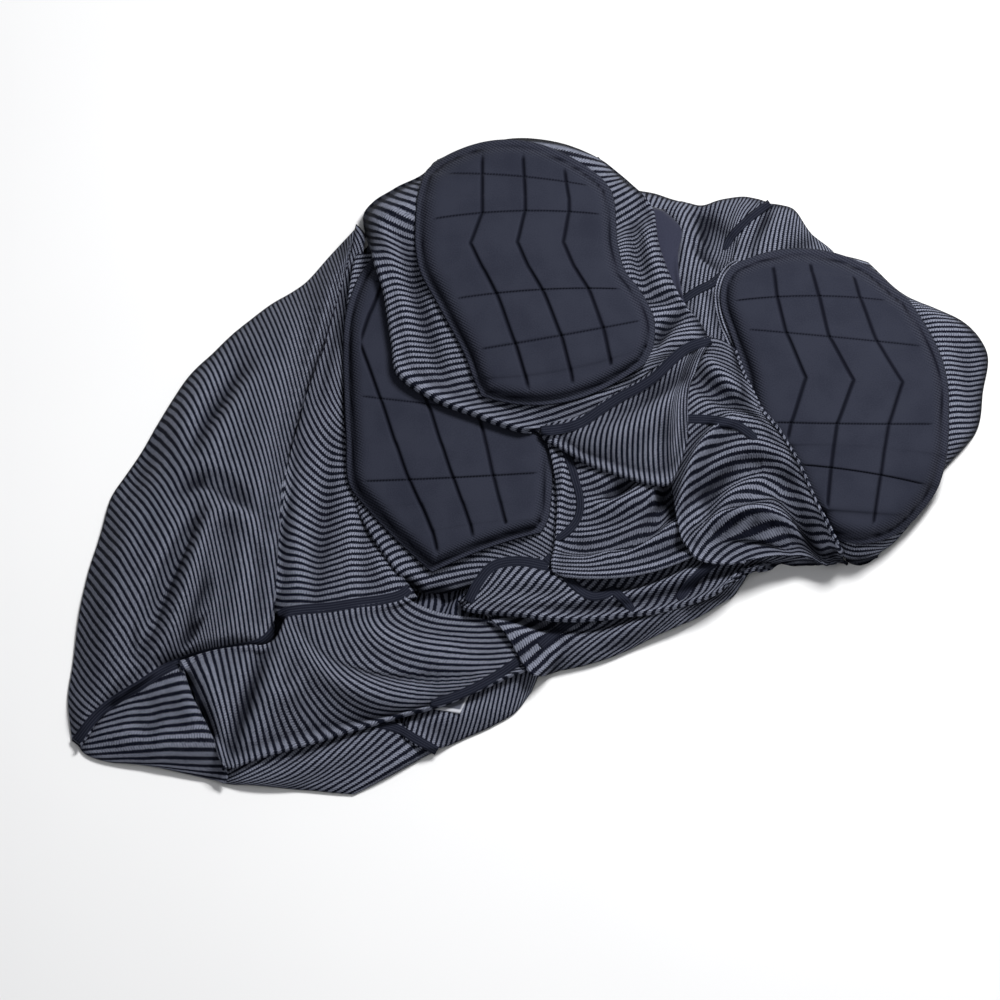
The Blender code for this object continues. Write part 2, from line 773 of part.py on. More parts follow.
def lay_label(pile, collection):
    """Small plain label sewn to the hem."""
    upper_left, upper_right, lower_left, lower_right = LABEL_CORNERS
    grid = []
    for line in range(LABEL_CELLS + 1):
        down = line / LABEL_CELLS
        for place in range(LABEL_CELLS + 1):
            side = place / LABEL_CELLS
            pair = []
            for axis in (0, 1):
                left = upper_left[axis] * (1 - down) + lower_left[axis] * down
                right = upper_right[axis] * (1 - down) + lower_right[axis] * down
                pair.append(left * (1 - side) + right * side)
            grid.append(tuple(pair))
    count = LABEL_CELLS + 1
    base = [pile.height_near(*place, 6) + 2 * GAP for place in grid]
    mesh = grid_mesh("label", LABEL_CELLS, LABEL_CELLS)
    under = settle(pile, mesh, grid, count, base, GAP)
    top = [spot(*place, height + LABEL_THICKNESS) for place, height in zip(grid, base)]
    close_pair(mesh, top, under)
    new_object("label", mesh, collection, SEAM_NAVY)
    pile.add(mesh)


def outline_reach(angle):
    """Distance on the view from the core's centre to the outline."""
    centre_column, centre_row = CORE_CENTRE
    across = cos(angle)
    down = sin(angle)
    best = 0.0
    for first, second in zip(OUTLINE, OUTLINE[1:] + OUTLINE[:1]):
        run = second[0] - first[0]
        fall = second[1] - first[1]
        start_run = first[0] - centre_column
        start_fall = first[1] - centre_row
        turn = across * fall - down * run
        if abs(turn) < 1e-9:
            continue
        reach = (start_run * fall - start_fall * run) / turn
        share = (start_run * down - start_fall * across) / turn
        if 0.0 <= share <= 1.0 and reach > 0:
            best = max(best, reach)
    return best


def lay_core(pile, collection):
    """Hidden layers: one solid under the sheets, stepped at its edge."""
    rings = len(CORE_RINGS) + 1
    bm = bmesh.new()
    bmesh.ops.create_uvsphere(bm, u_segments=CORE_SPOKES, v_segments=rings, radius=1.0)
    bmesh.ops.triangulate(bm, faces=bm.faces)
    bm.verts.ensure_lookup_table()
    floors = {}
    for vertex in bm.verts:
        ring = round(acos(min(max(vertex.co.z, -1.0), 1.0)) / pi * rings)
        angle = atan2(vertex.co.y, vertex.co.x)
        share, limit = CORE_RINGS[ring - 1] if 0 < ring < rings else (0.0, None)
        if ring == rings:
            limit = 0.0
        reach = (outline_reach(angle) - CORE_INSET) * share
        column = CORE_CENTRE[0] + cos(angle) * reach
        row = CORE_CENTRE[1] + sin(angle) * reach
        height = CORE_HIGHEST
        if limit is None or limit > 0.0:
            for turn in range(CORE_LOOKS):
                look = turn * 2 * pi / CORE_LOOKS
                for far in (0.0, 0.33, 0.67, 1.0):
                    low = pile.low_height(
                        column + cos(look) * far * CORE_LOOK_REACH,
                        row + sin(look) * far * CORE_LOOK_REACH,
                    )
                    height = min(height, CORE_LOWEST if low is None else low - CORE_MARGIN)
            height = max(height, CORE_LOWEST)
        if limit is not None:
            height = min(height, limit)
        floors[vertex.index] = [column, row, height]
    free = {v.index for v in bm.verts if floors[v.index][2] > 0.0}
    faces = [[vertex.index for vertex in face.verts] for face in bm.faces]
    for _ in range(LAYER_TRIES):
        points = core_points(floors)
        touched = pile.touched(points, faces) & free
        if not touched:
            break
        for index in touched:
            floors[index][2] = max(floors[index][2] - CORE_STEP, CORE_LOWEST)
    for vertex, point in zip(bm.verts, core_points(floors)):
        vertex.co = point
    bmesh.ops.reverse_faces(bm, faces=bm.faces)
    mesh = bpy.data.meshes.new("hidden_layers")
    bm.to_mesh(mesh)
    bm.free()
    new_object("hidden_layers", mesh, collection, STRIPED)


def core_points(floors):
    """The core's points: raised ones on the view, the rest straight below."""
    points = []
    for index in range(len(floors)):
        column, row, height = floors[index]
        point = spot(column, row, max(height, CORE_LOWEST))
        point.z = height
        points.append(point)
    return points


def centre_pieces(collection):
    """Move every piece so that the origin is under the middle of the heap."""
    corners = []
    for piece in collection.objects:
        corners += [vertex.co.copy() for vertex in evaluated_mesh(piece).vertices]
    shift = Vector()
    for axis in (0, 1):
        values = [corner[axis] for corner in corners]
        shift[axis] = -(min(values) + max(values)) / 2
    for piece in collection.objects:
        for vertex in piece.data.vertices:
            vertex.co += shift
    print("moved to the middle by", [round(value * 1000, 2) for value in shift])


def main():
    for piece in list(bpy.data.objects):
        bpy.data.objects.remove(piece, do_unlink=True)
    collection = bpy.data.collections.new("padded_shirt")
    bpy.context.scene.collection.children.link(collection)
    pile = Pile()
    for name in LAYERS:
        if name in PADS:
            lay_pad(name, pile, collection)
        elif name == "label":
            lay_label(pile, collection)
        else:
            lay_panel(name, pile, collection)
    lay_core(pile, collection)
    centre_pieces(collection)


main()
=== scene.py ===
import json
from math import cos, pi, radians, sin

import bmesh
import bpy
import numpy as np
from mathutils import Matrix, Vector, noise
from mathutils.bvhtree import BVHTree

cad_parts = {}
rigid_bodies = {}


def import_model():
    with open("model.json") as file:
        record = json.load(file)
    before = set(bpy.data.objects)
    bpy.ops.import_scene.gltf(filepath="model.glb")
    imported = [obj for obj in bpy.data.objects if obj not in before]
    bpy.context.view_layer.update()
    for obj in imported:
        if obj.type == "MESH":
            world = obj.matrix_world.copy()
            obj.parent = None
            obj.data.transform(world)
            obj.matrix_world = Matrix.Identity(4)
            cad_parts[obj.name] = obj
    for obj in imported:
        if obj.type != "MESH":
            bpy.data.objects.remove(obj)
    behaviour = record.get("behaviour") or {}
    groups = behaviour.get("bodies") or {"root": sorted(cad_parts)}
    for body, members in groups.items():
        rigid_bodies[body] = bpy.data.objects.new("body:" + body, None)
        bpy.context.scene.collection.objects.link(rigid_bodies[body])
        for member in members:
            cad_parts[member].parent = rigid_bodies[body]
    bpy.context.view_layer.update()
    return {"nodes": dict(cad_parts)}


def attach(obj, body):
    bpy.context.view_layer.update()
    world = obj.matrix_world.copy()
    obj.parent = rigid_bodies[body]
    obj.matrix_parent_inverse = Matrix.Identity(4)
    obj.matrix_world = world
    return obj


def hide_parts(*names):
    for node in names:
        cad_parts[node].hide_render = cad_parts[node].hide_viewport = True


for leftover in list(bpy.data.objects):
    bpy.data.objects.remove(leftover, do_unlink=True)
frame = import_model()

mm = 0.001

# The heap and the view that the tables are read in: a spot is a column and a
# row of a 1000 by 1000 view, tilted down, and a height over the floor in mm
heap = {
    "width": 0.570,
    "leftColumn": 68,
    "rightColumn": 986,
    "centreColumn": 527,
    "centreRow": 465,
    "tilt": radians(55),
    "shift": (-0.62 * mm, 2.26 * mm),
}
span = heap["width"] / (heap["rightColumn"] - heap["leftColumn"])
tiltCos = cos(heap["tilt"])
tiltSin = sin(heap["tilt"])
viewDirection = Vector((0, tiltCos, -tiltSin))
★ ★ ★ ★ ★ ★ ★
• Goal:
Transcribe nothing but the lines from the line with "bpy.context.scene.collection.children.link(collection)" through the line with "cad_parts[obj.name] = obj", reproducing each exactly.

• Written answer:
    bpy.context.scene.collection.children.link(collection)
    pile = Pile()
    for name in LAYERS:
        if name in PADS:
            lay_pad(name, pile, collection)
        elif name == "label":
            lay_label(pile, collection)
        else:
            lay_panel(name, pile, collection)
    lay_core(pile, collection)
    centre_pieces(collection)


main()
=== scene.py ===
import json
from math import cos, pi, radians, sin

import bmesh
import bpy
import numpy as np
from mathutils import Matrix, Vector, noise
from mathutils.bvhtree import BVHTree

cad_parts = {}
rigid_bodies = {}


def import_model():
    with open("model.json") as file:
        record = json.load(file)
    before = set(bpy.data.objects)
    bpy.ops.import_scene.gltf(filepath="model.glb")
    imported = [obj for obj in bpy.data.objects if obj not in before]
    bpy.context.view_layer.update()
    for obj in imported:
        if obj.type == "MESH":
            world = obj.matrix_world.copy()
            obj.parent = None
            obj.data.transform(world)
            obj.matrix_world = Matrix.Identity(4)
            cad_parts[obj.name] = obj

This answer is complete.